In België beëindigde de HEMA begin 2011 de arbeidsrelatie met een uitzendkracht omdat deze weigerde haar hoofddoek af te doen op de werkvloer. De Arbeidsrechtbank te Tongeren heeft nu geoordeeld dat dit in strijd is met de anti-discriminatiewetgeving. Hoe zit dit in Nederland?
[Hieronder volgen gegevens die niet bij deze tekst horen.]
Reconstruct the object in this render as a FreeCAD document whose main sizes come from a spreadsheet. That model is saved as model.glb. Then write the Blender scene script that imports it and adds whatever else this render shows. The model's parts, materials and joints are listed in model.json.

HEMA rechtvaardigde haar beslissing door te stellen dat ze zich wil aanpassen aan de ‘Belgische cultuur en gewoonten’: in België zou het immers niet gebruikelijk zijn om een hoofddoek te dragen in winkelketens. In de Nederlandse vestigingen van HEMA is het dragen van de hoofddoek wel toegelaten.

Indirect onderscheid

Mark Uilhoorn, Uilhoorn & Fritse Advocaten: “Gelijkebehandelingswetgeving is complex. De Commissie Gelijke Behandeling (CGB) heeft in 2004 een advies gegeven inzake arbeid, religie en gelijke behandeling (2004/06). Een werkgever mag op grond van de Algemene Wet gelijk behandeling (AWGB) geen onderscheid maken op grond van onder andere godsdienst of levensovertuiging. Het dragen van een hoofddoek door moslimvrouwen vloeit rechtstreeks voort uit de moslimgeloofsovertuiging. Van indirect onderscheid  kan sprake zijn als een werknemer de door zijn geloof voorgeschreven kleding niet mag dragen. Indirect onderscheid is toegestaan als de werkgever daarvoor een objectieve rechtvaardiging heeft. Kledingvoorschriften moeten in dat geval legitiem zijn, geschikt of passend zijn om het doel te bereiken, en noodzakelijk zijn. Hiervan kan bijvoorbeeld sprake zijn in het geval het dragen van een hoofddoek verboden is als in de buurt van machines wordt gewerkt vanuit het oogpunt van veiligheid.”

Verboden onderscheid

“Zo werd in 2005 een franchisenemer van McDonald’s verweten in strijd te handelen met de AWGB door een werkneemster niet toe te staan een hoofddoek te dragen. Volgens de rechter zou het vanuit oogpunt van uniformiteit bovendien mogelijk moeten zijn om een hoofddoek in de huisstijl van McDonald’s te dragen. Bezwaren van een huisarts tegen het sinds kort  dragen van een hoofddoek door zijn medewerkster omdat dit tot een schrikreactie bij de patiënten zou leiden, zijn niet gerechtvaardigd. In 2010 werd geoordeeld dat van indirect onderscheid naar godsdienst geen sprake was bij het vervoersbedrijf te Amsterdam waarbij een tramconducteur werd verboden zichtbaar een crucifix boven zijn werkkleding te dragen. De islamitische school die eist dat een onderwijzeres die moslim is een hoofddoek moet dragen, maakt ook verboden onderscheid. Deze functie-eis is volgens de CGB niet noodzakelijk voor de verwezenlijking van de grondslag van het beleid van de school. Het CGB acht het niet goed begrijpelijk waarom de werkgever het niet bezwaarlijk vindt dat leerlingen worden geconfronteerd met niet moslims zonder hoofddoek, maar wel met moslimvrouwen die hun geloof op andere wijze interpreteren en geen hoofddoek dragen. Het ziekenhuis dat een moslimvrouw verplicht overhemden met korte mouwen te dragen, maakt geen verboden onderscheid omdat de kledingvoorschriften noodzakelijk, proportioneel en gerechtvaardigd zijn.”

Tip

Het is op grond van de Algemene Wet Gelijke Behandeling verboden een onderscheid tussen werknemers te maken op grond van godsdienst. De werkgever kan echter wel een indirect onderscheid maken door het stellen van kledingvoorschriften om arbeidsrisico’s tegen te gaan.